Jan was an extraordinarily brave and determined woman who was a civil rights icon and inspiration to women worldwide. Her daughter said that "a warrior has passed." Interview with Jan Ruff-O'Herne.
The 96-year-old International Peace Prize winner and decorated peace activist passed away peacefully surrounded by her family.
In 1992, after seeing on CNN the Bosnia rape victims and the Korean Comfort Women--sex slaves to the Japanese military--come forward to appeal for justice, Jan decided to finally tell her story of rape and survival.
She worked with the UN Human Rights Commission, International Red Cross, and Amnesty International, speaking in Australia, New Zealand, Japan, the US and UK, the Netherlands and many other countries, sharing her incredible story.
Jan’s autobiography, Fifty Years of Silence, published by Random House has been translated into six different languages, including Japanese, Indonesia, Indian, Chinese and Korean.
A documentary film about Mrs Ruff O’Herne, "50 Years of Silence" won numerous accolades, including the 1995 Most Outstanding Documentary TV Logie, winner of the Australian Film Institute Awards, Best Documentary, winner of the 1995 EAC Dendy Awards, winner of the Best Film Non-Fiction, Asia Pacific Film Festival and winner World Film and TV Festival in Japan. Jan's granddaughter, Ruby Challenger, produced a short film, "Daily Bread," on her grandmother's internment.
Jan never believed that Japan had adequately apologized to the Comfort Women and refused to accept the "medical payments" offered by a private Japanese fund in the late-1990s.
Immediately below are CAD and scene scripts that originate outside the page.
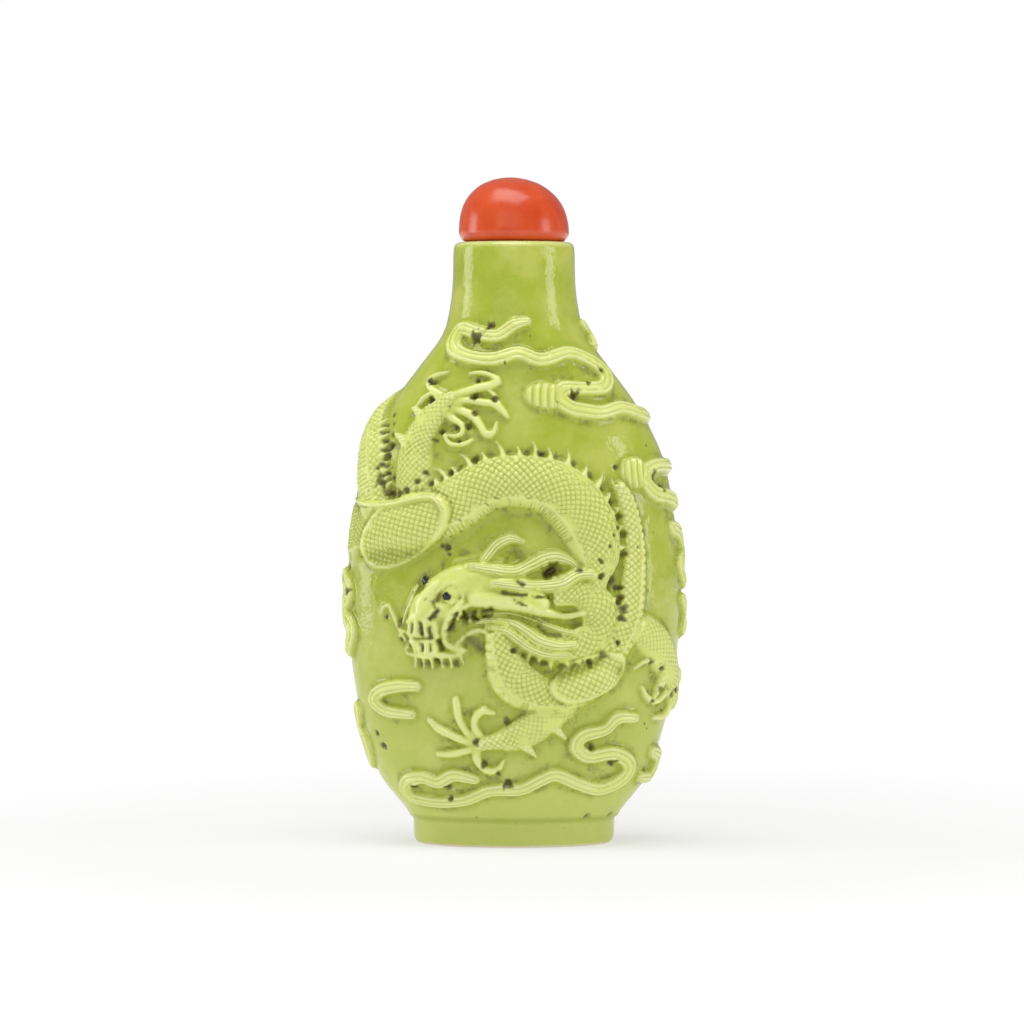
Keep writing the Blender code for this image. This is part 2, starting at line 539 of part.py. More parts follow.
def build_bottle():
    """Hollow bottle: relief wall, foot, recessed base, lip, bore and cavity in one closed body."""
    parts = relief_parts()
    angle, z, faces = relief_mesh(parts)
    place, _, _, outward = frame(angle, z)
    lift = lift_of(place, parts)
    solid = place + outward * lift[:, None]
    mesh = bmesh.new()
    verts = [mesh.verts.new(item) for item in solid]
    for face in faces:
        mesh.faces.new([verts[k] for k in face])
    chart = dict(zip(verts, angle))

    def rim(level):
        return sorted((v for v, h in zip(verts, z) if abs(h - level) < 1e-7), key=chart.get)[:-1]

    low = rim(RELIEF_LOW)
    high = rim(RELIEF_HIGH)

    foot = FOOT_HALF_WIDTH
    depth = DEPTH[0][1]
    ring = FOOT_RING_WIDTH
    steps = [(FOOT_TOP, 1.02 * foot, 0), (0.8 * FOOT_TOP, foot, 0),
             (0.15 * FOOT_TOP, 0.985 * foot, 0), (0.03 * FOOT_TOP, 0.965 * foot, 0), (0.0, 0.94 * foot, 0),
             (0.0, 0.96 * foot, 0.85 * ring), (0.2 * FOOT_RECESS, 0.97 * foot, ring),
             (FOOT_RECESS, 0.96 * foot, ring), (1.06 * FOOT_RECESS, 0.94 * foot, 1.25 * ring)]
    above = low
    for height, outer, inset in steps:
        below = add_ring(mesh, height, outer - inset, depth * outer - inset)
        bridge(mesh, below, above)
        above = below
    small = add_ring(mesh, 1.12 * FOOT_RECESS, 0.5 * foot, 0.5 * depth * foot, INNER_COLUMNS)
    bridge(mesh, above, small)
    cap(mesh, small, 1.15 * FOOT_RECESS)

    below = high
    top = BOTTLE_HEIGHT
    lip = LIP_ROUND
    for height in (0.925 * top, 0.965 * top):
        above = add_ring(mesh, height, float(half_width(height)), float(half_depth(height)))
        bridge(mesh, below, above)
        below = above
    edge = float(half_width(top))
    for turn in (20, 45, 70, 90):
        height = top - lip * (1 - math.sin(math.radians(turn)))
        radius = edge - lip * (1 - math.cos(math.radians(turn)))
        above = add_ring(mesh, height, radius, radius)
        bridge(mesh, below, above)
        below = above
    above = add_ring(mesh, top, BORE_RADIUS + BORE_EASE, BORE_RADIUS + BORE_EASE, INNER_COLUMNS)
    bridge(mesh, below, above)
    below = above
    inner = [(top - BORE_EASE, BORE_RADIUS, BORE_RADIUS), (0.9 * top, BORE_RADIUS, BORE_RADIUS)]
    for share, blend in ((0.85, 0.12), (0.81, 0.5), (0.77, 0.88), (0.72, 1.0), (0.66, 1.0), (0.58, 1.0),
                         (0.48, 1.0), (0.37, 1.0), (0.27, 1.0), (0.2, 1.0), (0.15, 1.0)):
        height = share * top
        a = max(0.0, float(half_width(height)) - BODY_WALL - BORE_RADIUS)
        b = max(0.0, float(half_depth(height)) - BODY_WALL - BORE_RADIUS)
        inner.append((height, BORE_RADIUS + a * blend, BORE_RADIUS + b * blend))
    floor = FOOT_RECESS + FLOOR_THICKNESS
    wide = inner[-1]
    for turn in (30, 60, 90):
        drop = math.sin(math.radians(turn))
        shrink = (1 - math.cos(math.radians(turn))) * 0.45 * wide[2]
        inner.append((wide[0] + (floor - wide[0]) * drop, wide[1] - shrink, wide[2] - shrink))
    for height, a, b in inner:
        above = add_ring(mesh, height, a, b, INNER_COLUMNS)
        bridge(mesh, below, above)
        below = above
    cap(mesh, below, floor)
    return mesh


def build_stopper():
    """Domed stopper with a plug that enters the bore."""
    mesh = bmesh.new()
    base = BOTTLE_HEIGHT + STOPPER_GAP
    plug = BORE_RADIUS - PLUG_CLEARANCE
    below = None
    dome = [(0.0, 0.885), (0.035, 0.945), (0.09, 0.985), (0.17, 1.0), (0.32, 0.985), (0.47, 0.945),
            (0.6, 0.88), (0.71, 0.79), (0.81, 0.67), (0.9, 0.51), (0.965, 0.31)]
    steps = [(-PLUG_LENGTH, 0.8 * plug), (-PLUG_LENGTH + 0.15 * plug, 0.92 * plug),
             (-0.75 * PLUG_LENGTH, plug * 0.97),
             (-0.4 * PLUG_CLEARANCE, plug), (0.0, plug + 0.4 * PLUG_CLEARANCE)]
    steps += [(share * STOPPER_HEIGHT, STOPPER_RADIUS * wide) for share, wide in dome]
    for height, radius in steps:
        lean = -STOPPER_LEAN * max(0.0, height / STOPPER_HEIGHT) ** 2
        ring = add_ring(mesh, base + height, radius, radius, STOPPER_COLUMNS)
        for v in ring:
            v.co.x += lean
        if below:
            bridge(mesh, below, ring)
        else:
            cap(mesh, ring[::-1], base + height)
        below = ring
    tip = mesh.verts.new((-STOPPER_LEAN, 0, base + STOPPER_HEIGHT))
    for k in range(STOPPER_COLUMNS):
        mesh.faces.new((below[k], below[(k + 1) % STOPPER_COLUMNS], tip))
    return mesh


def material(name, colour, roughness):
    """Plain Principled material."""
    made = bpy.data.materials.new(name)
    made.use_nodes = True
    shader = made.node_tree.nodes["Principled BSDF"]
    shader.inputs["Base Color"].default_value = (*colour, 1)
    shader.inputs["Roughness"].default_value = roughness
    return made


def finish(name, mesh, surface):
    """Object from a closed bmesh."""
    bmesh.ops.remove_doubles(mesh, verts=mesh.verts, dist=1e-6)
    bmesh.ops.triangulate(mesh, faces=mesh.faces[:])
    bmesh.ops.recalc_face_normals(mesh, faces=mesh.faces[:])
    data = bpy.data.meshes.new(name)
    mesh.to_mesh(data)
    mesh.free()
    data.materials.append(surface)
    made = bpy.data.objects.new(name, data)
    bpy.context.scene.collection.objects.link(made)
    return made


finish("bottle", build_bottle(), material("lime_glaze", (0.42, 0.52, 0.07), 0.15))
finish("stopper", build_stopper(), material("coral", (0.68, 0.1, 0.03), 0.25))
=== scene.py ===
import math

import bpy
import numpy as np
from mathutils import Euler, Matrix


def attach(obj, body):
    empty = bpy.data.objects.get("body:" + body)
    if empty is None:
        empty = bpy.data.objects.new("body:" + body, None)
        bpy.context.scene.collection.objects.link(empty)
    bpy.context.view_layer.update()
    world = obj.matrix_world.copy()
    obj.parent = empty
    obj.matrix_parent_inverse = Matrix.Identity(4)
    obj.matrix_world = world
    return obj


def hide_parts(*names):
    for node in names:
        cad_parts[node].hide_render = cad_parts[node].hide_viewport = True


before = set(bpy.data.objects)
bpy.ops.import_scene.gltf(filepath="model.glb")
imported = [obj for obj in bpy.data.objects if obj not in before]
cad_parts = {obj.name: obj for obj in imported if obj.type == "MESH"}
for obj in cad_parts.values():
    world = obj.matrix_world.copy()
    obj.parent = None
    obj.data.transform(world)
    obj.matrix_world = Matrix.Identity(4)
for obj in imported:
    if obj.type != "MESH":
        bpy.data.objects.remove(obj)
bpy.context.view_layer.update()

mm = 0.001
scene = bpy.context.scene

# camera: distance and height from the perspective of lip and foot, lens from the object's size in the picture
camera = dict(distance=537.0, height=52.9, pitch=1.61, side=-0.23, lens=165.2, sensor=36.0)

# bottle, in millimetres; outline and depth are pairs of a share of the height and a share of the width
bottle = dict(
    height=68.6, halfWidth=19.0, bore=3.25, wall=2.4, floor=3.6, footTop=3.0, footHalf=11.5,
    footRing=1.5, recess=1.0, lip=0.75, reliefLow=3.4, reliefHigh=61.6, cut=104.0,
    outline=[(0.044, 0.621), (0.06, 0.658), (0.079, 0.716), (0.108, 0.795), (0.149, 0.853), (0.208, 0.916),
             (0.305, 0.979), (0.437, 1.0), (0.554, 0.958), (0.657, 0.874), (0.738, 0.716), (0.797, 0.558),
             (0.848, 0.426), (0.898, 0.382), (1.0, 0.362)],
    depth=[(0.0, 0.64), (0.3, 0.6), (0.6, 0.6), (0.74, 0.7), (0.87, 0.97), (0.93, 1.0), (1.0, 1.0)],
    columns=552, rows=392)


# cells: how many blocks are fine and middling, where the front ends, how wide and how sharp the back is, the
# finest pattern that cells carry, and the step of a slant that marks another part
mesh = dict(fineBlocks=3700, middleBlocks=7000, frontSide=98.0, backColumns=0.7, backShare=0.35,
            finestStep=0.5, partJump=1.3)


def smooth(stations, at):
    # cubic through the stations, each slope weighted from the two steps beside it
    x, y = (np.array(column, float) for column in zip(*stations))
    step = np.diff(x)
    rise = np.diff(y) / step
    inner = (rise[:-1] * step[1:] + rise[1:] * step[:-1]) / (step[:-1] + step[1:])
    slope = np.concatenate(([rise[0]], inner, [rise[-1]]))
    at = np.clip(np.asarray(at, float), x[0], x[-1])
    i = np.clip(np.searchsorted(x, at) - 1, 0, len(step) - 1)
    h = step[i]
    t = (at - x[i]) / h
    return ((1 + 2 * t) * (1 - t) ** 2 * y[i] + t * (1 - t) ** 2 * h * slope[i]
            + t * t * (3 - 2 * t) * y[i + 1] + t * t * (t - 1) * h * slope[i + 1])


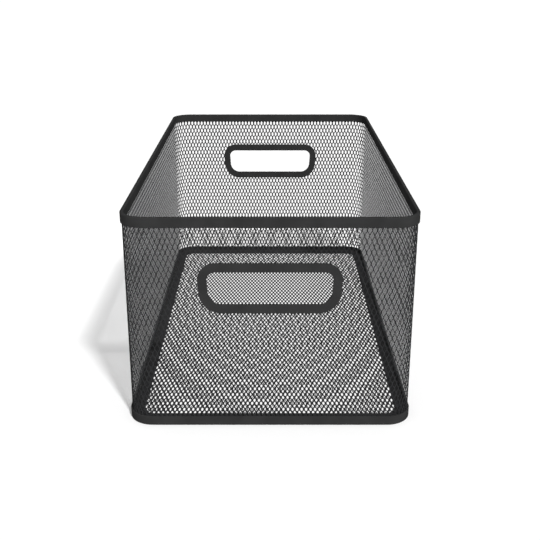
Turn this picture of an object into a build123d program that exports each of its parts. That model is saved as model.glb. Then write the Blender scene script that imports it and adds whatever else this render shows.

Of the hundreds of the then-recognized Comfort Women, only 78 men and women accepted these payments. Jan wanted an unequivocal government apology and atonement payment. She was disappointed by Prime Minister Shinzo Abe's backtracking on Japan's limited apology.
Jan received an Order of Australia in 2002, a papal honour from Pope John Paul II, Dame Commander of the Order of Saint Sylvester in the same year and in 2004 received a Centenary medal from Prime Minister John Howard for contributions made to Australian society.
Requiescet in pace
The funeral is on Tuesday, August 27th at 11:00am at Our Lady of Dolours Church, Kingswood, South Australia, Australia.